Railroad workers in about 27 states joined the boycott, totaling an estimated 260,000 men. About half of these workers were not members of the ARU. The strike successfully cut freight out of Chicago’s major trunk lines by about three fourths between June 30 and July 7.
Eugene Debs and the executive board of the ARU operated a central office and sent out daily telegrams, but operational control rested in local strike committees. Debs and his associates continually urged strikers to be nonviolent.
The opposing organizational body, the GMA, organized the 26 Chicago railways and hired strikebreakers, many of whom were black and had been forbidden from joining the ARU. Notably, a number of older railroad unions, known as brotherhood organizations, stood in alliance with the GMA.
By June 30 the GMA aligned a legal committee to seek military and judicial support from the federal government. President Grover Cleveland and attorney general Richard Olney supported the GMA and began to take measures to crush the strike under the purview that it interfered with interstate trade and the distribution of federal mail. Olney appointed Edwin Walker, a member of the GMA to the position of special federal attorney in Chicago.
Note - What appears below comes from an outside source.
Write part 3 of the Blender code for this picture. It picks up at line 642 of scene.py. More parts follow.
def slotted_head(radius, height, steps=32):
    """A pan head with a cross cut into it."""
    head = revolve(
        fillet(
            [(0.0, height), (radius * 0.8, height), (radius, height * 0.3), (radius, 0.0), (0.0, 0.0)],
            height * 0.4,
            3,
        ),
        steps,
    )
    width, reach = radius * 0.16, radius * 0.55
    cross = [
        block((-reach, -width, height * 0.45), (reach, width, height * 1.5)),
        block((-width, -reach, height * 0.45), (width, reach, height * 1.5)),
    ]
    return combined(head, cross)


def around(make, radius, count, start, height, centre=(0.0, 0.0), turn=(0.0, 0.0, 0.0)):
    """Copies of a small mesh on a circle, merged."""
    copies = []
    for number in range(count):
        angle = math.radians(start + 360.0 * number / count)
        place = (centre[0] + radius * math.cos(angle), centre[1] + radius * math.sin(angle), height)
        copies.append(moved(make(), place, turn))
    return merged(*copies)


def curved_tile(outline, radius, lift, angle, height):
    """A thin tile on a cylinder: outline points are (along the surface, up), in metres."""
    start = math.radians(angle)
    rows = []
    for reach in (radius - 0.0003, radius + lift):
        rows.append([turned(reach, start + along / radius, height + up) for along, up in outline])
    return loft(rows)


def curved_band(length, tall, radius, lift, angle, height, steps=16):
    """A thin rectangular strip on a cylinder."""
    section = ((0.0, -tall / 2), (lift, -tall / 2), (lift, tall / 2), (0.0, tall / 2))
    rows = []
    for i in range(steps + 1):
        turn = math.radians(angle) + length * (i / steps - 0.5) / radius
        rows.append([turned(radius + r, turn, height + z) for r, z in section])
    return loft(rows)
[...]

On July 2, Walker secured a blanket injunction under the Sherman Anti-Trust Act forbidding all strike activities, including even attempting to persuade an employee to abandon his job. Over the protest of Illinois Governor John Altgeld, federal troops marched into Chicago on July 3.
On July 4, violence and property destruction erupted. A fire started by strikers destroyed the World’s Colombian Exposition; train cars were derailed and burned in multiple locations. Federal troops were also sent to large strikes in Colorado and California. In Chicago 13 people were killed and 53 were seriously wounded. Newsboys in Chicago refused to carry newspapers that opposed the strike. Local people in Chicago continued to support the ARU and Pullman workers.
On July 7, the 25,000 members of the Building and Trades Council of Chicago unanimously voted for a sympathetic strike and called for a national strike. President Cleveland issued a proclamation that appeared to put Chicago under martial law. Union heads gave George Pullman until July 10 to accept arbitration.
On July 11, Eugene Debs and three other executive board members of the ARU were arrested for breaking the June 2nd federal injunction. That day, the police ransacked the ARU office and searched Debs’ personal mail. Later, Olney publicly chastised Walker for this infringement of Debs’ rights. Following the arrest of Debs and the executive board, about 25,000 non-railroad workers proceeded with a general strike.
The American Federation of Labor, however, urged affiliates to return to work. The Pullman strike dwindled, and seemed to officially end between the end of July and early August. By the end of the strike, an estimated 34 people had been killed and federal or state troops had entered Nebraska, Iowa, California, Colorado, Oklahoma and Illinois.
Eugene Debs was sentenced to 6 months in prison after being found guilty of contempt. In May 1895 the United States Supreme Court Justice David Brewer denied the ARU’s appeal of Debs’ conviction and publicly spoke against trade unions.
Influences
The growth of the American Railway Union in 1894 was largely influenced by their successful strike of the Great Northern Railroad earlier that year (1).
The sympathetic strike and growing sentiment for general strike in June and July 1894 was partly influenced by a miners' strike that developed during the same period (1).
Eugene Debs helped to establish and further the American Socialist Party after fulfilling his prison sentence following the Pullman Strike (2).
Sources
Hirsch, Susan E. After the Strike: a Century of Labor Struggle at Pullman. Urbana: University of Illinois, 2003. Print.
Lindsey, Almont. The Pullman Strike; the Story of a Unique Experiment and of a Great Labor Upheaval. Chicago: University of Chicago, 1964. Print.
McCarthy, Timothy Patrick., and John Campbell. McMillian. "Chapter 69, Pullman Workers: Statement to the American Railway Union." The Radical Reader: a Documentary History of the American Radical Tradition. New York: New, 2003. 256-58. Print.
Stead, W. T. Chicago To-day: the Labour War in America. New York: Arno, 1969. Print.
Warne, Colston E. The Pullman Boycott of 1894; the Problem of Federal Intervention. Boston: Heath, 1955. Print.